Fatto salvo il confort, che è principesco in tutte le condizioni d’uso, gestiscono i movimenti della scocca in modo preciso e niente affatto artificiale. Insomma, non sembra di viaggiare su un tappeto volante col pilota automatico che vi porta a spasso, come capita a volte sulle “berlinone” di prestigio, ma su di un’auto intrigante, con la quale si instaura un dialogo produttivo e che suscita la voglia di guidare. E di guidare bene. Quando si adotta un piglio sportivo, lo sterzo, che nella maggior parte dei casi sembra essere lo sterzo “perfetto”, rivela invece una certa leggerezza e una demoltiplicazione eccessivamente generosa, quindi occorre far fare un po’ di straordinari al volante ma, ripetiamo, da un’auto di questo genere sarebbe ingiusto pretendere dell’altro.

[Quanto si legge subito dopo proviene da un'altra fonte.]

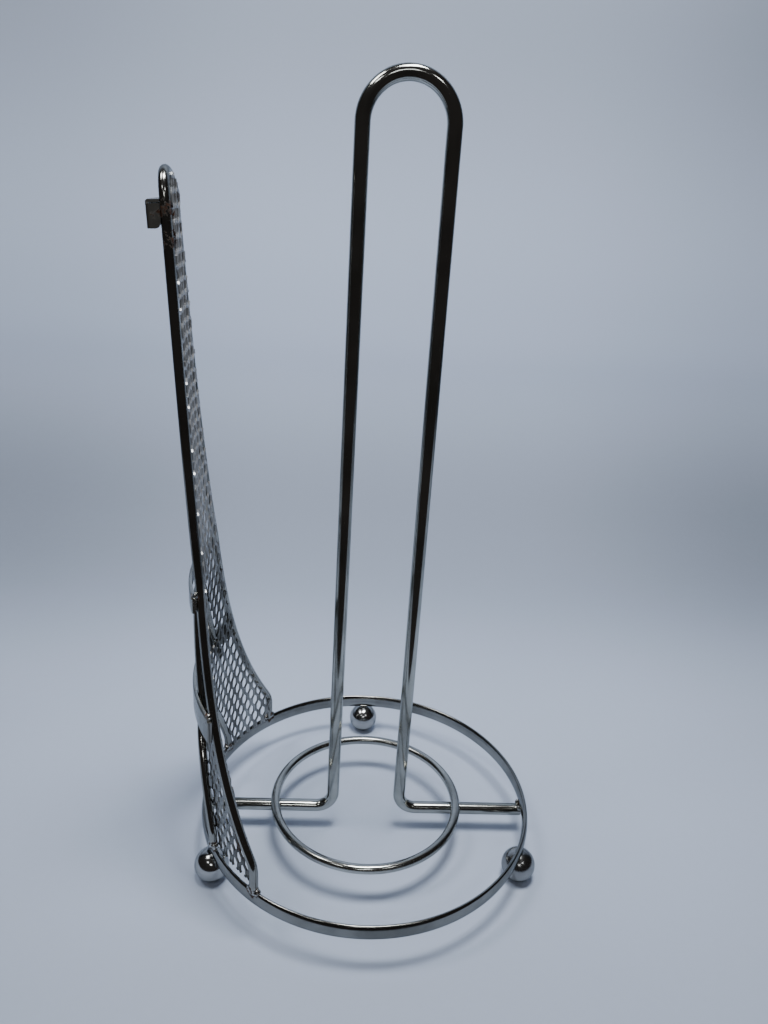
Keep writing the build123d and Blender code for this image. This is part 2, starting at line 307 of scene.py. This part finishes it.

L’impianto frenante offre ottimi riscontri in fatto di potenza e sensibilità, con un pedale sempre molto consistente sotto il piede e spazi di frenata tranquillizzanti nelle normali temperature di esercizio. In pista abbiamo rilevato un po’ fading, inevitabile e giustificato. Insomma, la nuova XJ può essere variamente giudicata sotto il profilo estetico, ma è un’auto che ci si sente addosso, capacissima di portare e di viziare, ma anche di farsi portare e di divertire.
La linea inconsueta taglia nettamente col passato.